As a piece of marketing strategy, this is pure genius. It is also a striking symbol of our age. Until the early years of the 20th century, the concept of a teen – let alone a tween – was unknown; in western society people were classified either as adults or children. The concept of the teenager sprang to life as consumer companies discovered a new market for their goods. They realised that the key to selling things in this demographic was to make teen brands different from parental brands, and a little subversive too.
Until recently, Starbucks did not seem keen – or able – to tap into the teen demographic. Coffee bars are generally branded as grown-up places where young professionals hang out; coffee drinkers are, on average, relatively old. But Howard Schultz, Starbucks’ CEO, knows that if he wants to keep expanding, he has to get creative. Since the 1970s coffee consumption has been flat or falling; today Americans “only” consume 23 gallons of coffee a year, half the level of 50 years ago. But Starbucks is convinced that it can use the 13,000 outlets that dot the US today to sell something else. Hence the secret menu campaign, which is now cropping up in other places too: Chipotle, Jamba Juice and even McDonald’s are playing with the concept.

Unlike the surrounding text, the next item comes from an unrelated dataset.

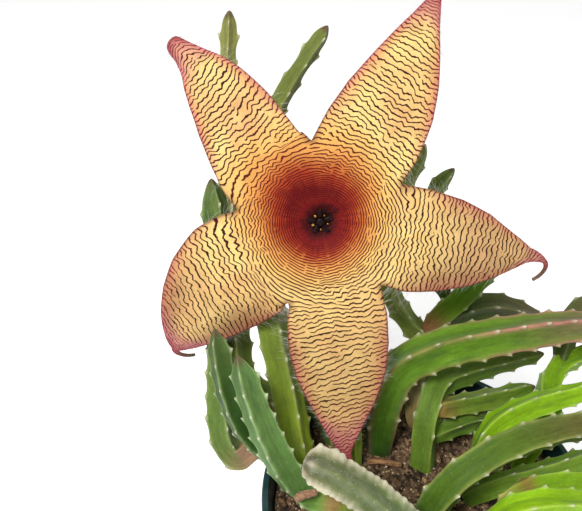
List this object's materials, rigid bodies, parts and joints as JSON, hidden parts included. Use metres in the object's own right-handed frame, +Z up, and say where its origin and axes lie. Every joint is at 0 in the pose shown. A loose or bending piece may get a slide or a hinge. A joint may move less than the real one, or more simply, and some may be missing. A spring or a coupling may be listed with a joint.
{
  "type": "potted giant starfish flower",
  "caption": "Clump of toothed angled succulent stems in a soil-filled round nursery pot, with a wide star-shaped striped flower on a short curved stalk.",
  "frame": {"origin": "middle of the pot's underside, on the surface that it stands on", "axes": "+Z up out of the pot, +Y away from the side that the flower faces, +X to the right as seen from that side"},
  "size_m": [0.3084, 0.2687, 0.3992],
  "materials": {
    "pot_plastic": "satin dark teal",
    "soil_mix": "rough, moist, dark brown with pale bits",
    "bark": "fibrous, dry",
    "stem_green": "soft, finely hairy",
    "stem_woolly_skin": "woolly, pale grey green",
    "dry_skin": "withered, papery",
    "corolla_skin": "leathery, finely ridged, striped maroon",
    "corona_skin": "waxy, nearly black",
    "stalk_green": "soft, finely hairy"
  },
  "bodies": {
    "root": {"pot": "pot_plastic", "soil": "soil_mix", "bark_strip": "bark", "stem_left": "stem_green", "stem_behind_flower": "stem_green", "stem_front_left": "stem_green", "stem_woolly": "stem_woolly_skin", "stem_young": "stem_green", "stem_arching": "stem_green", "stem_forked": "stem_green", "stem_right_back": "stem_green", "stem_right_bright": "stem_green", "stem_right_broad": "stem_green", "stem_right_shaded": "stem_green", "stem_right_low": "stem_green", "stem_right_front": "stem_green", "dry_shoot": "dry_skin", "corolla": "corolla_skin", "corona": "corona_skin", "flower_stalk": "stalk_green"}
  },
  "joints": []
}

What is perhaps most interesting about this tale is not simply that it shows that secrecy sells, but that the sense of individual identity is paramount as well. Judging from my daughters, and debates on the blogosphere and social media, what tweens really love about the secret menu is not just that it feels a little subversive – but that it offers “customisation”.
A psychologist might attribute this simply to a child’s desire to exert power but I suspect there is something else going on: children these days are growing up in a world where “personal choice” is considered paramount, if not normal. Back when I was a tween in 1970s Britain, middle-class children did not usually expect “customised” drinks. We lived in a mass-market world; our parents had seen rationing.
. . .
But today, adults increasingly assume that everything should be shaped by individual choice – be that your flavour of drink, what media you consume or how you take a holiday. And that idea is being passed down to the next generation via millions of tiny, subtle cultural signals; such as those Starbucks drinks (which supposedly can be reconfigured into 87,000 different personal combinations). Today’s kids, in other words, are not so much Gen X, Y or Z – but Gen C, or Generation Customised.
Is this empowering? Or utterly appalling? I suspect it is both. Either way, after endless entreaties last weekend, I succumbed and took my daughters to Starbucks, where they ordered their dream (customised) drink – a Cotton Candy Frappuccino. This turned out to be a vile-tasting, shocking-pink concoction. But taste did not seem to be the point. When the barista produced it, he did so with a knowing wink. It was so darn pink that it made a striking photo – which one of my daughters duly texted to her friends.
By next month, no doubt a different drink will be considered cool, or maybe teens and tweens will be buzzing about something other than Starbucks. But if nothing else, the phenomenon is a striking sign of how plastic – and malleable – cultural symbols can be in our digital world, with marketing dollars at work. Even (or especially) with something as simple and ubiquitous as “having a coffee”.